9. Threats and Challenges in Cryptography

Despite its many benefits, cryptography is not without its challenges. Cybercriminals are constantly developing new techniques to break cryptographic protections, and researchers must stay one step ahead to keep data secure.

• Brute Force Attacks: Although modern encryption algorithms are highly secure, they are not immune to brute force attacks, where an attacker systematically tries every possible key until they find the correct one.
• Side-Channel Attacks: Instead of attacking the encryption algorithm directly, side-channel attacks exploit weaknesses in the hardware or software implementations of cryptographic systems.
• Quantum Computing Threat: As mentioned earlier, quantum computers pose a significant threat to current cryptographic systems. Algorithms that are secure today, such as RSA, could become vulnerable once quantum computing advances.
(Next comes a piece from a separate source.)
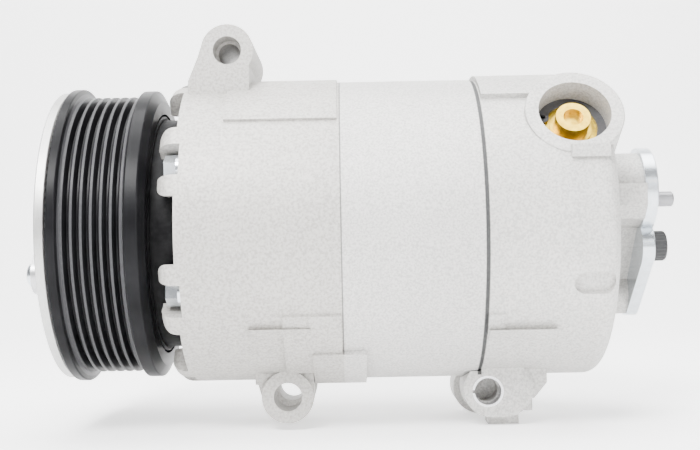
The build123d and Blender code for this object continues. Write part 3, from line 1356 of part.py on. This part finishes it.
with BuildPart() as port_stud:
    with BuildSketch(across(port_face_x)):
        with Locations((stud_y, stud_z)):
            Circle(stud_root_radius)
    extrude(amount=port_plate_thickness)
    with BuildSketch(across(port_plate_end_x)):
        with Locations((stud_y, stud_z)):
            Circle(stud_radius)
    extrude(amount=stud_length)
    chamfer(port_stud.faces().sort_by(Axis.X)[-1].edges(), 0.6)
port_stud.part.label = "port_stud"
export_step(port_stud.part, "parts/port_stud.step")

with BuildPart() as port_cap:
    with BuildSketch(across(port_plate_end_x)):
        with Locations((cap_y, cap_z)):
            Circle(cap_radius)
    extrude(amount=cap_length)
    fillet(port_cap.faces().sort_by(Axis.X)[-1].edges(), 1.6)
port_cap.part.label = "port_cap"
export_step(port_cap.part, "parts/port_cap.step")
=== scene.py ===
# %% [markdown]
# # A belt-driven air-conditioning compressor
# The solid model brings every piece at its true size and place. This script gives each piece
# its finish, adds what only a mesh can show well, and sets the camera and the light. The
# frame is loaded first, because every size and place below is read from it.

# %% Load the frame
import math

import bmesh
import bpy
from mathutils import Matrix, Vector


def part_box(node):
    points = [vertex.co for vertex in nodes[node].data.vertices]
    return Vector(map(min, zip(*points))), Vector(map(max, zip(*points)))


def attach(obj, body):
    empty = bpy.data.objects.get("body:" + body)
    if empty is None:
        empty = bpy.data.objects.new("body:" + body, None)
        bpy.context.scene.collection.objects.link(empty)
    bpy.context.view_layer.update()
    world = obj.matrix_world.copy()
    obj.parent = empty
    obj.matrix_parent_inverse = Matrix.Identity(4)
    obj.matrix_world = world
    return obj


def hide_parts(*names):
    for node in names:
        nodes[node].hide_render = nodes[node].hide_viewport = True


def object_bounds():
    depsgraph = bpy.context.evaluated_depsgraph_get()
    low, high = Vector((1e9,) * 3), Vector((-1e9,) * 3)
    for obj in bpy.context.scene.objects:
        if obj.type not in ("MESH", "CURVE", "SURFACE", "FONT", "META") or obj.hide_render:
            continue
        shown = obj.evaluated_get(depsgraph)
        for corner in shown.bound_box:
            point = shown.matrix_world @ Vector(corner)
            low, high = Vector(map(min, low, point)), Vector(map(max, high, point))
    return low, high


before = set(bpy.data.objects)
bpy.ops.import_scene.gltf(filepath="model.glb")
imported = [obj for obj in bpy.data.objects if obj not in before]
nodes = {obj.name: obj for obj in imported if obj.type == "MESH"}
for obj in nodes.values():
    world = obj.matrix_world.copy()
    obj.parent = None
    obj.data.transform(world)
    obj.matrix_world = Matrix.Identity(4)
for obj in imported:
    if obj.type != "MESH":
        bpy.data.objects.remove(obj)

cad_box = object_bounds()
MM = 0.001
print("whole object", [[round(v, 4) for v in corner] for corner in cad_box])

# %% [markdown]
# ## Shader helpers
# Every finish here is worked out from 3-D noise on Object coordinates, so it stays put on
# the metal when a joint moves. A small set of helpers keeps each material short: one makes
# the shader, one makes a noise, one turns a noise into two colours, and one turns it into
# a bump.


# %% Shader helpers
def new_finish(name, **sockets):
    """A material with one Principled shader, and uniform values set on its own sockets."""
    material = bpy.data.materials.new(name)
    material.use_nodes = True
    shader = material.node_tree.nodes["Principled BSDF"]
    for socket, value in sockets.items():
        shader.inputs[socket.replace("_", " ")].default_value = value
    return material, shader


def add_noise(material, scale, detail=2.0, roughness=0.5, stretch=(1.0, 1.0, 1.0)):
    """Noise on Object coordinates; scale is in patches per metre."""
    tree = material.node_tree
    place = tree.nodes.new("ShaderNodeTexCoord")
    mapping = tree.nodes.new("ShaderNodeMapping")
    mapping.inputs["Scale"].default_value = stretch
    noise = tree.nodes.new("ShaderNodeTexNoise")
    noise.inputs["Scale"].default_value = scale
    noise.inputs["Detail"].default_value = detail
    noise.inputs["Roughness"].default_value = roughness
    tree.links.new(place.outputs["Object"], mapping.inputs["Vector"])
    tree.links.new(mapping.outputs["Vector"], noise.inputs["Vector"])
    return noise.outputs["Fac"]


def two_tone(material, factor, low, high, dark, light):
    """A colour ramp between two colours, driven by a noise between two levels."""
    ramp = material.node_tree.nodes.new("ShaderNodeValToRGB")
    ramp.color_ramp.elements[0].position = low
    ramp.color_ramp.elements[0].color = (*dark, 1.0)
    ramp.color_ramp.elements[1].position = high
    ramp.color_ramp.elements[1].color = (*light, 1.0)
    material.node_tree.links.new(factor, ramp.inputs["Fac"])
    return ramp.outputs["Color"]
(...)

In conclusion, cryptographic tools are essential in protecting sensitive information in our increasingly digital world. From encryption algorithms to digital signatures and key exchange protocols, these tools ensure the confidentiality, integrity, and authenticity of data. As cyber threats continue to evolve, so too must the cryptographic techniques and tools we rely on to keep our data secure. With advances in quantum cryptography and new developments in cryptographic libraries, the future of cryptographic security looks promising—but it will require constant vigilance and adaptation to keep pace with emerging threats.